Como “Os Sertões”, enfim, chega ao Ceará
Projeto do diretor cearense Thiago Arrais, colaborador do Teatro Oficina no processo de montagem de ´Os Sertões´, a temporada local foi reforçada quando do encontro de Arrais com os membros do Instituto do Patrimônio Histórico, Artístico e Natural de Quixeramobim (Iphanaq).
Orçada em R$ 400 mil, a vinda de ´Os Sertões´ ao Ceará está sendo bancada em sua maior parte pela Prefeitura de Quixeramobim. A Secretaria da Cultura do Estado (Secult) entra como parceira da iniciativa, que também conta com apoio do deputado estadual Cirilo Pimenta.
Ao todo, a equipe do Teatro Oficina é composta por 75 artistas. Para completar o elenco necessário à montagem de ´Os Sertões´, será feita uma seleção local, principalmente voltada para crianças e adolescentes. Antes disso, porém, haverá oficinas sobre a saga de Canudos.
No Ceará, o Teatro Oficina faz morada no intervalo de 14 a 18 de novembro. A cidade de Quixeramobim, além das apresentações de ´Os Sertões´, montará uma série de atividades paralelas em homenagem à memória de Antônio Conselheiro, como exposições, seminários e mostras de filmes.

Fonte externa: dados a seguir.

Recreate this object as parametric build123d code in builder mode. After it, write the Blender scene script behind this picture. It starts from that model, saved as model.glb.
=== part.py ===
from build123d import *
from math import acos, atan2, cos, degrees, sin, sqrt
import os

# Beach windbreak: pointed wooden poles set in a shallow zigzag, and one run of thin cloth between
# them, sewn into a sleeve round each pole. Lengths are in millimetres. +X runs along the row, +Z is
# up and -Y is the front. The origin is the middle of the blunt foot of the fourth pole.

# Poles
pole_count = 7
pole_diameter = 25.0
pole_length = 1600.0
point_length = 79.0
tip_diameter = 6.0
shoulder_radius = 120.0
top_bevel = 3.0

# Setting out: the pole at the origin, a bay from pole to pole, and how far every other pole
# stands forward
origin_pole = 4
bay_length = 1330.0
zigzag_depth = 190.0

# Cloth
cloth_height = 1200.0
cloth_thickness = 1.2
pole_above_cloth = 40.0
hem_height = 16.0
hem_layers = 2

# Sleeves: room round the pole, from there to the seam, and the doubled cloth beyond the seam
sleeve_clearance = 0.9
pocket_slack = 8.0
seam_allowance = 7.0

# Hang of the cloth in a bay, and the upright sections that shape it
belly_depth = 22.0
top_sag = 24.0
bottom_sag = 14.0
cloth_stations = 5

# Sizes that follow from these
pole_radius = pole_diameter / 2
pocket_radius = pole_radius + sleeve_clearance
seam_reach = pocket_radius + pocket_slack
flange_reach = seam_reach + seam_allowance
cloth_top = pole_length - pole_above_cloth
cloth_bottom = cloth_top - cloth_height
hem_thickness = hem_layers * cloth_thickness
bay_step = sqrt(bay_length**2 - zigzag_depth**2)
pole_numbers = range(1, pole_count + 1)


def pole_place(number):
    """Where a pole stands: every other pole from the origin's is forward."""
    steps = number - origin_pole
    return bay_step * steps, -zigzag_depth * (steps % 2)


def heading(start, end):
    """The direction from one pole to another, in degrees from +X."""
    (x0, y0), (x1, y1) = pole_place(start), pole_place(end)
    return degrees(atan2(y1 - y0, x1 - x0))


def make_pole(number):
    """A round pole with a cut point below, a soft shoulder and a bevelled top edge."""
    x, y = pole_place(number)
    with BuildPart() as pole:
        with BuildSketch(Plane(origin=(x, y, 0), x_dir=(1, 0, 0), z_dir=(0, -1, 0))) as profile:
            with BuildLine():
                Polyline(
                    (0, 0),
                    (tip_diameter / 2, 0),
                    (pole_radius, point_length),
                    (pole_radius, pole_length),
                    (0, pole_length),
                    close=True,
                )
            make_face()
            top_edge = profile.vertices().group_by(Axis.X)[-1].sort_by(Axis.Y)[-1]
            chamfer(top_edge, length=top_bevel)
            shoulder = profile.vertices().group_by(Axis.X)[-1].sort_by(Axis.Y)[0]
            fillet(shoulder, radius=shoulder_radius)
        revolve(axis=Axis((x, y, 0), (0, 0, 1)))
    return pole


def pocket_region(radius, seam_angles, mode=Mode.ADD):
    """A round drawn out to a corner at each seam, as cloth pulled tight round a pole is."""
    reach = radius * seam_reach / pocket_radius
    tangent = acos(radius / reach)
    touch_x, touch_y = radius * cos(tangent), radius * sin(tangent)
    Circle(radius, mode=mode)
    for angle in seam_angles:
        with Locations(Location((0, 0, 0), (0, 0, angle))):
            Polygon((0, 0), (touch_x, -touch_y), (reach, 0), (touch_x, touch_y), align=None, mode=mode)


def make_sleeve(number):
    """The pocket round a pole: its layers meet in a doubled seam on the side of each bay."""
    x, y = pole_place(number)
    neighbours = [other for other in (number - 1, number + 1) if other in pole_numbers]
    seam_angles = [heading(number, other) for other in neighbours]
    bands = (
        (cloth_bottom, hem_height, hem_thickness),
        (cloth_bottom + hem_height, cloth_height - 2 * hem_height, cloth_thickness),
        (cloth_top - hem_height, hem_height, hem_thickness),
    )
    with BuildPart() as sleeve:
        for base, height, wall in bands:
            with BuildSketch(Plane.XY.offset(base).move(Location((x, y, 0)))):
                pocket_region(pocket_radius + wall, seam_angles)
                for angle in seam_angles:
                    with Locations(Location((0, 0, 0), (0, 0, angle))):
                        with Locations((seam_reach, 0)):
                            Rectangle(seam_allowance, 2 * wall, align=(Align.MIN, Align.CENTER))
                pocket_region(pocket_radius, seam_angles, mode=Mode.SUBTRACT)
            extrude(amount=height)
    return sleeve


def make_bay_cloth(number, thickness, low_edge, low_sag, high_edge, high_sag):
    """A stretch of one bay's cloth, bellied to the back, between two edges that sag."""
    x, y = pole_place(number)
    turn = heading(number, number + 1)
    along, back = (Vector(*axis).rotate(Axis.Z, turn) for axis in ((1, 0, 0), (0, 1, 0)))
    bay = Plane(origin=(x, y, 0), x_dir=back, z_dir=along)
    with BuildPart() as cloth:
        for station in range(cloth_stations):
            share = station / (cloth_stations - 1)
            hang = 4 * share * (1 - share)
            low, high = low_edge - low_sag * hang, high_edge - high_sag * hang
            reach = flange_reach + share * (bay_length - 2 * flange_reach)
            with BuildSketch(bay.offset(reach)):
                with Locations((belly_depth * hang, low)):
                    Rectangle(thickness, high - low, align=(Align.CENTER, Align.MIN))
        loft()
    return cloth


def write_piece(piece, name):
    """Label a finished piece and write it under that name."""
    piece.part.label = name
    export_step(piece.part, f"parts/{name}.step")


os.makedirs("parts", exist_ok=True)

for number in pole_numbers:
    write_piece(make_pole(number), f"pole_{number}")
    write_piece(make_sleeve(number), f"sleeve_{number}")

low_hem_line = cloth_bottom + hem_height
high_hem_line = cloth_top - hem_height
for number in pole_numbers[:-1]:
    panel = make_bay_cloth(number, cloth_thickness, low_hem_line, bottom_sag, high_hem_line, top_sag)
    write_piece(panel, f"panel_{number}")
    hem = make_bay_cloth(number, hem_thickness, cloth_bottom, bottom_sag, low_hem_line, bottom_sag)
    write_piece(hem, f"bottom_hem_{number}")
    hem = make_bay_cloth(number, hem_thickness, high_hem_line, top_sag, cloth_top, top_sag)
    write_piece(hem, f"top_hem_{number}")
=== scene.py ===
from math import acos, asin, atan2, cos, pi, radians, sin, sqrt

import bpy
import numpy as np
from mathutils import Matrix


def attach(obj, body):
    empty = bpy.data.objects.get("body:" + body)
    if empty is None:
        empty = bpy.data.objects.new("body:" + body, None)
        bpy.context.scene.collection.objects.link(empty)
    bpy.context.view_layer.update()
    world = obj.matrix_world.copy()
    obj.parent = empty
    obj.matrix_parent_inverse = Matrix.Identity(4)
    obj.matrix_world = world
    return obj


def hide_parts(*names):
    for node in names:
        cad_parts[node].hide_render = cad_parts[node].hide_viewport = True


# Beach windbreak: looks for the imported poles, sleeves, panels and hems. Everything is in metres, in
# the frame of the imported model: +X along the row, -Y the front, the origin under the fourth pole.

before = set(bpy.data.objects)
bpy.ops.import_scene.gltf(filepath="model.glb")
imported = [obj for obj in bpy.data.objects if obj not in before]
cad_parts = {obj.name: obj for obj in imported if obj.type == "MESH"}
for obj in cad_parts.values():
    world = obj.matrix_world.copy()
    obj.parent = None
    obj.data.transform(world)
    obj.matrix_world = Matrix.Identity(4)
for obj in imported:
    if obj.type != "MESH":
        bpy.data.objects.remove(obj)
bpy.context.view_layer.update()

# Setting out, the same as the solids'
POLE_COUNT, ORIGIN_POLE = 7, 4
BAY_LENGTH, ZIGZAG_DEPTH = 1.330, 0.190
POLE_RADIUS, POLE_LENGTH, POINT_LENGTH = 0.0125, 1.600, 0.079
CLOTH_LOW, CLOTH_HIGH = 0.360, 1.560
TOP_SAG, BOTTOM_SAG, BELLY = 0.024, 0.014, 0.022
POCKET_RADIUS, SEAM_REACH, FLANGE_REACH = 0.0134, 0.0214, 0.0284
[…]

A expectativa da organização da Caravana ´Os Sertões´ no Ceará é atrair um público diário de 1400 pessoas. Vale destacar: desse total, a metade dos ingressos está destinada à população local. Para atender à demanda, está sendo preparada no município uma rede de hospedagem.
A meta do Teatro Oficina é concluir essa primeira etapa da circulação de ´Os Sertões´, saindo de Quixeramobim rumo à cidade de Canudos, na Bahia.